Arrows show the path of blood flow in the human heart. The blood enters the heart from the body through the superior vena cava and the inferior vena cava. Then the blood enters the right atrium chamber of the heart. The blood then moves through the tricuspid valve (shown as two white flaps) into the right ventricle chamber of the heart. Then the blood moves through the pulmonary valve (shown as two white flaps) into the pulmonary artery (one on each side of the heart). The blood re-enters the heart through the pulmonary veins (two on each side of the heart), and travels into the left atrium. The blood then passes through the mitral valve (shown as two white flaps) and into the left ventricle chamber of the heart.

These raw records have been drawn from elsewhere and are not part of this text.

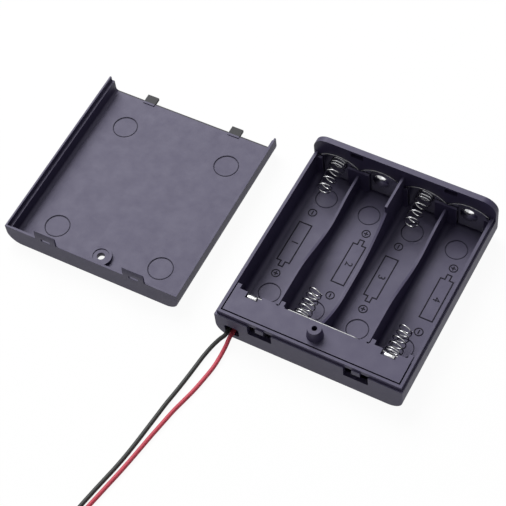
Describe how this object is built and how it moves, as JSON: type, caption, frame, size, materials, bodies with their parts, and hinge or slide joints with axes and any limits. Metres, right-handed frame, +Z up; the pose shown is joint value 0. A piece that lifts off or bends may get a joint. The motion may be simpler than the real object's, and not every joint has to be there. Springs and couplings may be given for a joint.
{
  "type": "cylindrical cell holder",
  "caption": "Closed-box holder for AA cells in series, with its cover taken off, contact springs, a slide switch underneath and two leads.",
  "frame": {"origin": "centre of the underside of the case, on the surface that it stands on", "axes": "+X along the wire end towards its right, +Y away from the wire end to the tall end wall, +Z up out of the open bays"},
  "size_m": [0.1428, 0.1748, 0.0187],
  "materials": {
    "moulding": "fine satin texture",
    "nickel": "bright nickel plate",
    "switch_metal": "plated sheet",
    "switch_board": "laminate",
    "switch_plastic": "satin",
    "red_insulation": "soft gloss",
    "black_insulation": "soft gloss",
    "tinned": "tinned strands"
  },
  "bodies": {
    "holder": {"case": "moulding", "deck_plate": "moulding", "cover": "moulding", "far_contact_12": "nickel", "far_contact_34": "nickel", "near_contact_1": "nickel", "near_contact_23": "nickel", "near_contact_4": "nickel", "far_spring_1": "nickel", "near_spring_2": "nickel", "far_spring_3": "nickel", "near_spring_4": "nickel", "switch_frame": "switch_metal", "switch_base": "switch_board", "switch_terminal_1": "switch_metal", "switch_terminal_2": "switch_metal", "switch_terminal_3": "switch_metal", "red_lead": "red_insulation", "black_lead": "black_insulation", "red_lead_inside": "red_insulation", "black_lead_inside": "black_insulation", "switch_jumper": "black_insulation", "red_lead_tip": "tinned", "black_lead_tip": "tinned"},
    "switch_slide": {"switch_slider": "switch_plastic", "switch_wiper": "switch_metal"}
  },
  "joints": [
    {"name": "switch_travel", "type": "slide", "parent": "holder", "child": "switch_slide", "axis": [1, 0, 0], "range_m": [0, 0.0025]}
  ]
}
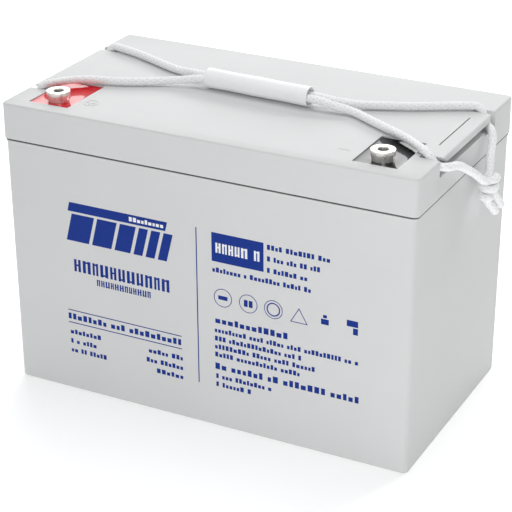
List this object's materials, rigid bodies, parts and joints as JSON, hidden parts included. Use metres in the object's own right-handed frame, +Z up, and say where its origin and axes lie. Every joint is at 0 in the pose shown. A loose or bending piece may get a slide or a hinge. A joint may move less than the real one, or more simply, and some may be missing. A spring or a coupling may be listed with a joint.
{
  "type": "deep cycle battery",
  "caption": "Sealed rectangular leisure battery with bolt terminals in coloured resin pads, cells and valves inside, and a rope carrying handle with a sliding grip",
  "frame": {"origin": "centre of the case's foot, at floor level", "axes": "+X along the case, away from the positive terminal; +Y away from the label face; +Z up"},
  "size_m": [0.3309, 0.169, 0.2251],
  "materials": {
    "case_plastic": "fine satin moulded ABS",
    "cover_plastic": "satin moulded ABS",
    "grip_plastic": "smooth satin tube",
    "rope_fibre": "braided polypropylene",
    "red_resin": "poured glossy resin",
    "black_resin": "poured glossy resin",
    "plated_metal": "tin-plated brass, satin",
    "valve_rubber": "matt",
    "seal_rubber": "matt",
    "positive_paste": "dark brown lead dioxide, matt",
    "negative_paste": "grey sponge lead, matt",
    "separator_sheet": "ribbed microporous sheet",
    "weld_lead": "dull lead"
  },
  "bodies": {
    "case": {"cell_weld_1": "weld_lead", "cell_weld_2": "weld_lead", "cell_weld_3": "weld_lead", "cell_weld_4": "weld_lead", "cell_weld_5": "weld_lead", "container": "case_plastic", "inner_cover": "cover_plastic", "lid": "case_plastic", "negative_plates_1": "negative_paste", "negative_plates_2": "negative_paste", "negative_plates_3": "negative_paste", "negative_plates_4": "negative_paste", "negative_plates_5": "negative_paste", "negative_plates_6": "negative_paste", "negative_resin": "black_resin", "negative_seal": "seal_rubber", "negative_terminal": "plated_metal", "positive_plates_1": "positive_paste", "positive_plates_2": "positive_paste", "positive_plates_3": "positive_paste", "positive_plates_4": "positive_paste", "positive_plates_5": "positive_paste", "positive_plates_6": "positive_paste", "positive_resin": "red_resin", "positive_seal": "seal_rubber", "positive_terminal": "plated_metal", "rope_end_back": "rope_fibre", "rope_end_front": "rope_fibre", "rope_left": "rope_fibre", "rope_right_back": "rope_fibre", "rope_right_front": "rope_fibre", "separator_1": "separator_sheet", "separator_2": "separator_sheet", "separator_3": "separator_sheet", "separator_4": "separator_sheet", "separator_5": "separator_sheet", "separator_6": "separator_sheet"},
    "handle": {"grip": "grip_plastic", "rope_in_grip_front": "rope_fibre", "rope_in_grip_back": "rope_fibre"},
    "rope_end": {"rope_knot": "rope_fibre", "rope_tail_front": "rope_fibre", "rope_tail_back": "rope_fibre"},
    "valve_1": {"valve_cap_1": "valve_rubber"},
    "valve_2": {"valve_cap_2": "valve_rubber"},
    "valve_3": {"valve_cap_3": "valve_rubber"},
    "valve_4": {"valve_cap_4": "valve_rubber"},
    "valve_5": {"valve_cap_5": "valve_rubber"},
    "valve_6": {"valve_cap_6": "valve_rubber"}
  },
  "joints": [
    {"name": "handle_lift", "type": "slide", "parent": "case", "child": "handle", "axis": [0, 0, 1], "range_m": [0, 0.05], "deforming": ["rope_left", "rope_right_front", "rope_right_back"]},
    {"name": "rope_end_rise", "type": "slide", "parent": "case", "child": "rope_end", "axis": [0, 0, 1], "range_m": [0, 0.01], "deforming": ["rope_end_front", "rope_end_back"]},
    {"name": "valve_lift_1", "type": "slide", "parent": "case", "child": "valve_1", "axis": [0, 0, 1], "range_m": [0, 0.0008], "stiffness_N_per_m": 200, "springref_m": -0.003},
    {"name": "valve_lift_2", "type": "slide", "parent": "case", "child": "valve_2", "axis": [0, 0, 1], "range_m": [0, 0.0008], "stiffness_N_per_m": 200, "springref_m": -0.003},
    {"name": "valve_lift_3", "type": "slide", "parent": "case", "child": "valve_3", "axis": [0, 0, 1], "range_m": [0, 0.0008], "stiffness_N_per_m": 200, "springref_m": -0.003},
    {"name": "valve_lift_4", "type": "slide", "parent": "case", "child": "valve_4", "axis": [0, 0, 1], "range_m": [0, 0.0008], "stiffness_N_per_m": 200, "springref_m": -0.003},
    {"name": "valve_lift_5", "type": "slide", "parent": "case", "child": "valve_5", "axis": [0, 0, 1], "range_m": [0, 0.0008], "stiffness_N_per_m": 200, "springref_m": -0.003},
    {"name": "valve_lift_6", "type": "slide", "parent": "case", "child": "valve_6", "axis": [0, 0, 1], "range_m": [0, 0.0008], "stiffness_N_per_m": 200, "springref_m": -0.003}
  ],
  "couplings": [
    {"joint": "rope_end_rise", "follows": "handle_lift", "ratio": 0.2}
  ]
}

The blood then moves through the aortic valve (shown as two white flaps) and into the aorta.

Image source: Wapcaplet, Wikimedia Commons http://commons.wikimedia.org/wiki/File:Diagram_of_the_human_heart_(cropped).svg

Guiding questions

  • What have you seen that only opens one way and not the other that might be adapted for this activity?

  • Which of the materials provided have both flexibility and enough strength to create a flap that moves but also stays shut?

  • If the flap were used as constantly as an actual mitral valve, what would keep it sturdy and functional?

Engineering & science connections

  • The mitral valve is the valve between the left atrium and left ventricle, with two leaflets. Also known as the bicuspid valve because it is the only valve in the human heart with just two flaps.
  • Artificial heart valves are a leading area of research for biomedical engineers, because diseases of the heart and circulatory system are a leading cause of death. Replacement valves can keep patients alive. The 5-year survival rate for a valve replacement is about 91%.
  • To increase the survival rate with artificial heart valves, engineers and doctors are collaborating to design valves that are made of materials more compatible with the human body, that will function longer, and that cause less trauma to implant.